==== Raw data ====

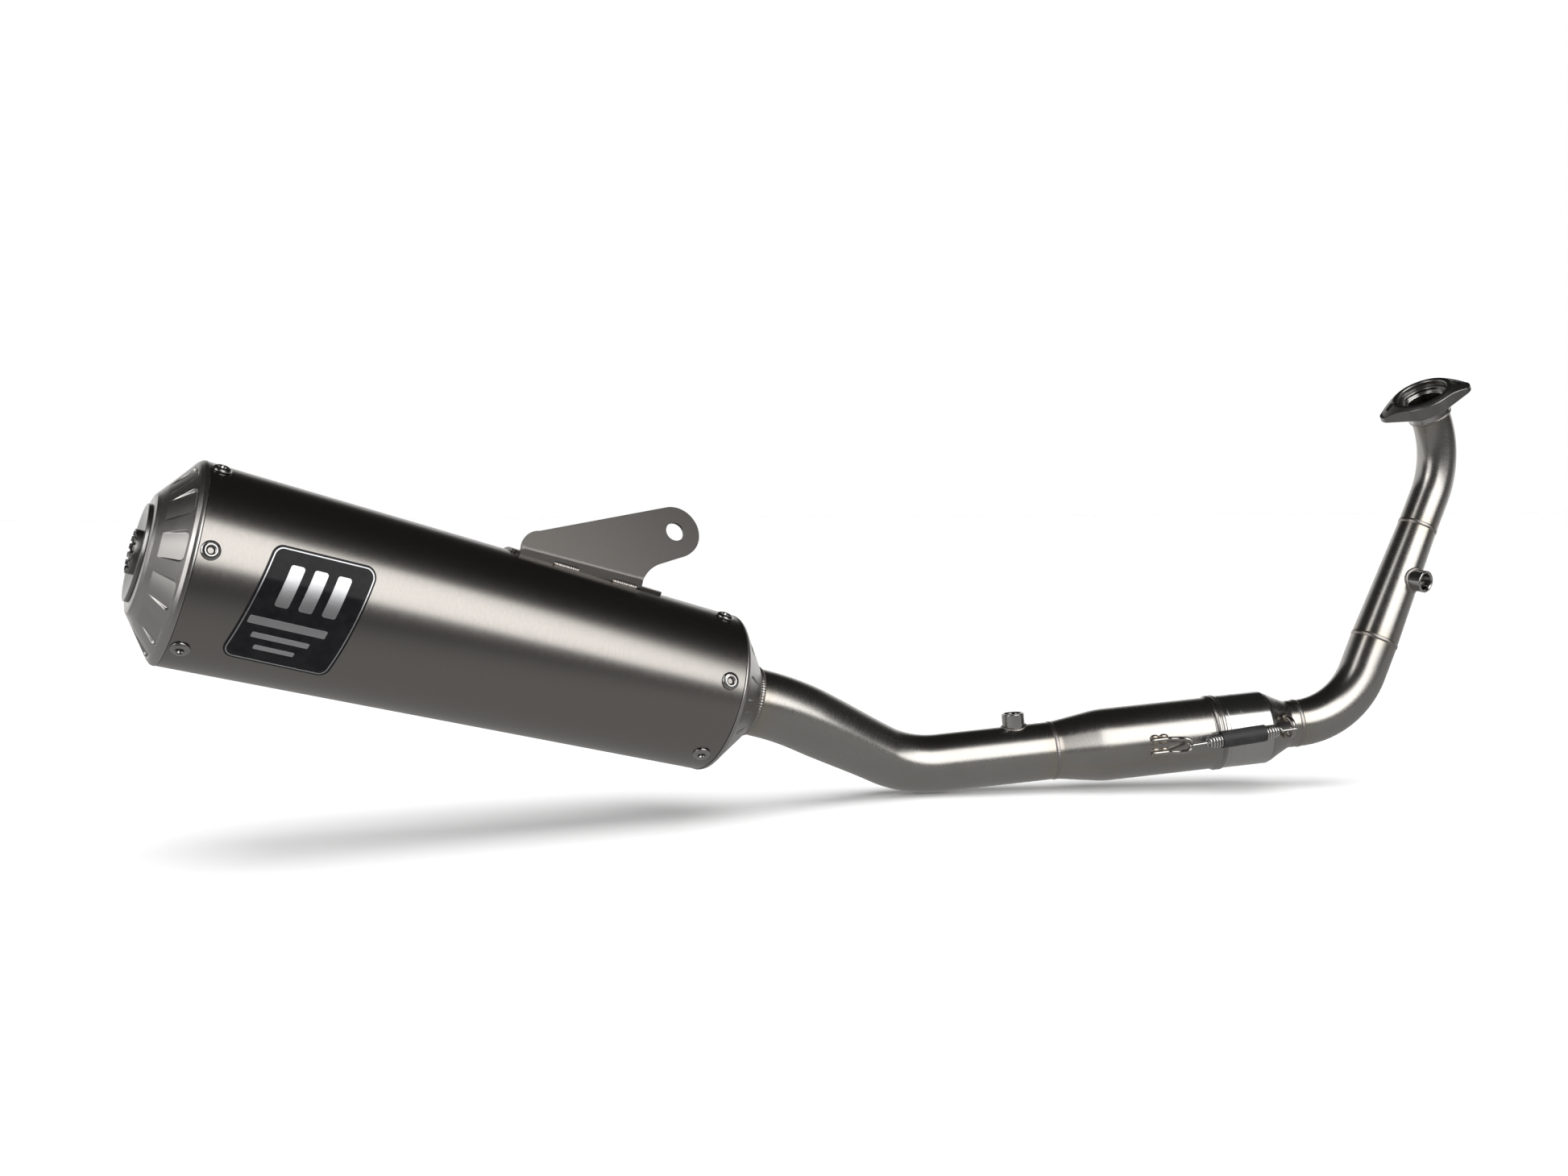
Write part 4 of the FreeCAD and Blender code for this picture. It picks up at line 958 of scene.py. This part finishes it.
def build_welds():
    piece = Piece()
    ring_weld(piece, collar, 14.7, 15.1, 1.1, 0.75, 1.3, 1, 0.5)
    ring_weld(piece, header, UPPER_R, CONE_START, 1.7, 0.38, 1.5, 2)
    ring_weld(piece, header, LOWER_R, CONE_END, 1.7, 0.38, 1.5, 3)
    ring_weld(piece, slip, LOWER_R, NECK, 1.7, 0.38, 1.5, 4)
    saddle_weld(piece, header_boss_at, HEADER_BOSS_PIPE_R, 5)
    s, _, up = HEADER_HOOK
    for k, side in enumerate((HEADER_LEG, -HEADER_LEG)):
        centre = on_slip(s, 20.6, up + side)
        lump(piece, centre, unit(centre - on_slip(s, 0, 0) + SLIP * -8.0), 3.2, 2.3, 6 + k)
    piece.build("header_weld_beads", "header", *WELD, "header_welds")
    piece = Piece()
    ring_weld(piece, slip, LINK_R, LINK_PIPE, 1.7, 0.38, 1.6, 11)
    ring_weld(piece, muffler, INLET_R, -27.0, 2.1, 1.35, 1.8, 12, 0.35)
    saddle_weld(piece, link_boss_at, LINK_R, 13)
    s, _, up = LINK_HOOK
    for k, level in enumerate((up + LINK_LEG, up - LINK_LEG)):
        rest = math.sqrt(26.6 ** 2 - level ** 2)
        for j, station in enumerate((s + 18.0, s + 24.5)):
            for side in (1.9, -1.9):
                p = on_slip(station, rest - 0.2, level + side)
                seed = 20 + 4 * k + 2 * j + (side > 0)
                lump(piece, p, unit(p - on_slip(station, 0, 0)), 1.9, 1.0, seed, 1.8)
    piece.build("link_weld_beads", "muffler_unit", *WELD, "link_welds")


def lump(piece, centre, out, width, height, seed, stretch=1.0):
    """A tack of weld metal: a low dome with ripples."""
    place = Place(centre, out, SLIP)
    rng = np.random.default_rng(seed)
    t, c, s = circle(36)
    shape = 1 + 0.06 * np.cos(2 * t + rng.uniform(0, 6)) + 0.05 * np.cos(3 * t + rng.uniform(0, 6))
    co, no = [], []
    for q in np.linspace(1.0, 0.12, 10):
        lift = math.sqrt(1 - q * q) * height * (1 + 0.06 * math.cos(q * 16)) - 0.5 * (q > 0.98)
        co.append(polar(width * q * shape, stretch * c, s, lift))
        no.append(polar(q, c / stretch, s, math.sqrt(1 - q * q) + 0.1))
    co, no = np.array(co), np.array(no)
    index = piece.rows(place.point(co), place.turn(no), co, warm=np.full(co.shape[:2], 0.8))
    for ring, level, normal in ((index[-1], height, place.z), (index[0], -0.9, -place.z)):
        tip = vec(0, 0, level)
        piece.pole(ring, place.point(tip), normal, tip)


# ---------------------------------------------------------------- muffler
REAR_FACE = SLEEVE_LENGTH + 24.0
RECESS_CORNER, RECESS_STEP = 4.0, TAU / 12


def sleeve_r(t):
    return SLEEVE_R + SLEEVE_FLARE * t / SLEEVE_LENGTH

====

Make an exact copy of the listing, including every line.

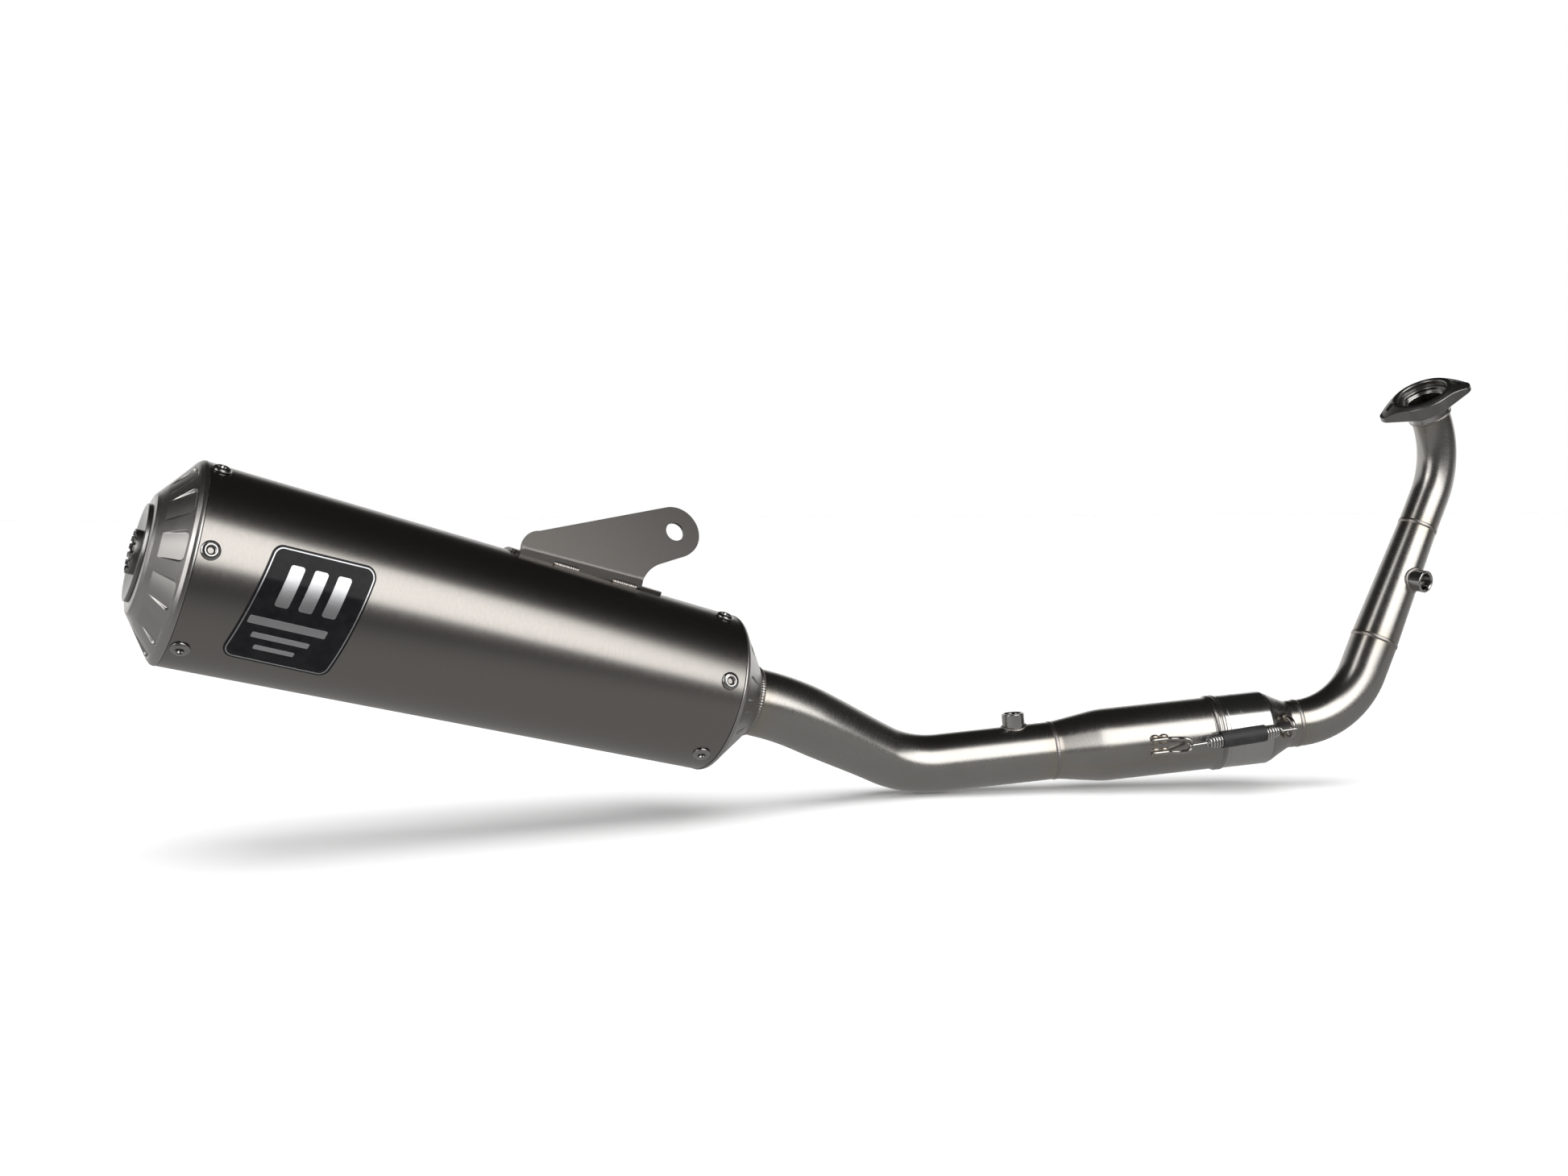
Write part 4 of the FreeCAD and Blender code for this picture. It picks up at line 958 of scene.py. This part finishes it.
def build_welds():
    piece = Piece()
    ring_weld(piece, collar, 14.7, 15.1, 1.1, 0.75, 1.3, 1, 0.5)
    ring_weld(piece, header, UPPER_R, CONE_START, 1.7, 0.38, 1.5, 2)
    ring_weld(piece, header, LOWER_R, CONE_END, 1.7, 0.38, 1.5, 3)
    ring_weld(piece, slip, LOWER_R, NECK, 1.7, 0.38, 1.5, 4)
    saddle_weld(piece, header_boss_at, HEADER_BOSS_PIPE_R, 5)
    s, _, up = HEADER_HOOK
    for k, side in enumerate((HEADER_LEG, -HEADER_LEG)):
        centre = on_slip(s, 20.6, up + side)
        lump(piece, centre, unit(centre - on_slip(s, 0, 0) + SLIP * -8.0), 3.2, 2.3, 6 + k)
    piece.build("header_weld_beads", "header", *WELD, "header_welds")
    piece = Piece()
    ring_weld(piece, slip, LINK_R, LINK_PIPE, 1.7, 0.38, 1.6, 11)
    ring_weld(piece, muffler, INLET_R, -27.0, 2.1, 1.35, 1.8, 12, 0.35)
    saddle_weld(piece, link_boss_at, LINK_R, 13)
    s, _, up = LINK_HOOK
    for k, level in enumerate((up + LINK_LEG, up - LINK_LEG)):
        rest = math.sqrt(26.6 ** 2 - level ** 2)
        for j, station in enumerate((s + 18.0, s + 24.5)):
            for side in (1.9, -1.9):
                p = on_slip(station, rest - 0.2, level + side)
                seed = 20 + 4 * k + 2 * j + (side > 0)
                lump(piece, p, unit(p - on_slip(station, 0, 0)), 1.9, 1.0, seed, 1.8)
    piece.build("link_weld_beads", "muffler_unit", *WELD, "link_welds")


def lump(piece, centre, out, width, height, seed, stretch=1.0):
    """A tack of weld metal: a low dome with ripples."""
    place = Place(centre, out, SLIP)
    rng = np.random.default_rng(seed)
    t, c, s = circle(36)
    shape = 1 + 0.06 * np.cos(2 * t + rng.uniform(0, 6)) + 0.05 * np.cos(3 * t + rng.uniform(0, 6))
    co, no = [], []
    for q in np.linspace(1.0, 0.12, 10):
        lift = math.sqrt(1 - q * q) * height * (1 + 0.06 * math.cos(q * 16)) - 0.5 * (q > 0.98)
        co.append(polar(width * q * shape, stretch * c, s, lift))
        no.append(polar(q, c / stretch, s, math.sqrt(1 - q * q) + 0.1))
    co, no = np.array(co), np.array(no)
    index = piece.rows(place.point(co), place.turn(no), co, warm=np.full(co.shape[:2], 0.8))
    for ring, level, normal in ((index[-1], height, place.z), (index[0], -0.9, -place.z)):
        tip = vec(0, 0, level)
        piece.pole(ring, place.point(tip), normal, tip)


# ---------------------------------------------------------------- muffler
REAR_FACE = SLEEVE_LENGTH + 24.0
RECESS_CORNER, RECESS_STEP = 4.0, TAU / 12


def sleeve_r(t):
    return SLEEVE_R + SLEEVE_FLARE * t / SLEEVE_LENGTH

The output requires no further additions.